Is a registered agent liable for the debts or legal obligations of the business it represents in Louisiana?

No. The registered agent’s role is limited to accepting and forwarding documents. Serving as an agent does not create personal liability for the entity’s debts, contracts, lawsuits, or tax obligations. However, an agent who negligently fails to forward a lawsuit or official notice may face a claim from the entity for any damages caused by the missed deadline, such as a default judgment. The agent relationship is one of agency for service of process, not guaranty or suretyship.

How do I change my registered agent in Louisiana?

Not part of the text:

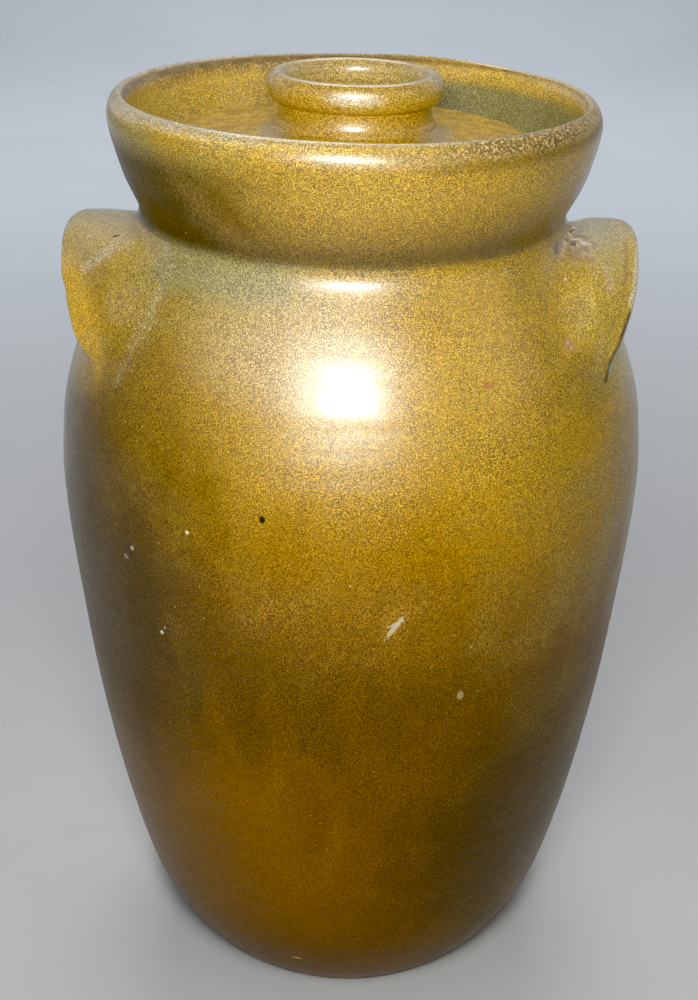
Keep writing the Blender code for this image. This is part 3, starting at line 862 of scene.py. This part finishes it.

File the appropriate change form with the Louisiana Secretary of State and pay the $25 filing fee. Domestic business corporations use Statement of Change (#502); domestic nonprofit corporations use Notice of Change (#354); domestic LLCs use Notice of Change (#983); and foreign corporations and LLCs use Statement of Change (#346). Each form requires the new agent’s notarized affidavit of acknowledgment and acceptance. The filing may be submitted online through geauxBIZ, by mail, by fax, or in person. A corporation may also update its agent through its annual report when the report is due.

Note: Credit-card payments submitted to the Secretary of State’s office carry a statutory convenience fee of $5. Expedited processing is available at $30 for a twenty-four-hour turnaround or $50 for processing while you wait, in addition to the base filing fee.

Does Louisiana require annual renewal of registered agent designation?

Louisiana does not require a separate annual renewal filing solely for the registered-agent designation. However, every corporation, LLC, and foreign entity must file an annual report with the Secretary of State by the anniversary of its formation or qualification date, and the annual report includes the registered agent’s current name and address. The filing fee is $30 for business corporations, LLCs, and foreign entities, or $10 for domestic nonprofit corporations. Filing the annual report effectively reconfirms the agent on record each year. Failure to file for three consecutive years triggers revocation (for LLCs) or administrative termination (for corporations), so treating the annual report as a de facto agent-renewal deadline is sound practice. Annual reports can be filed through geauxBIZ or by paper within thirty days of the entity’s renewal date.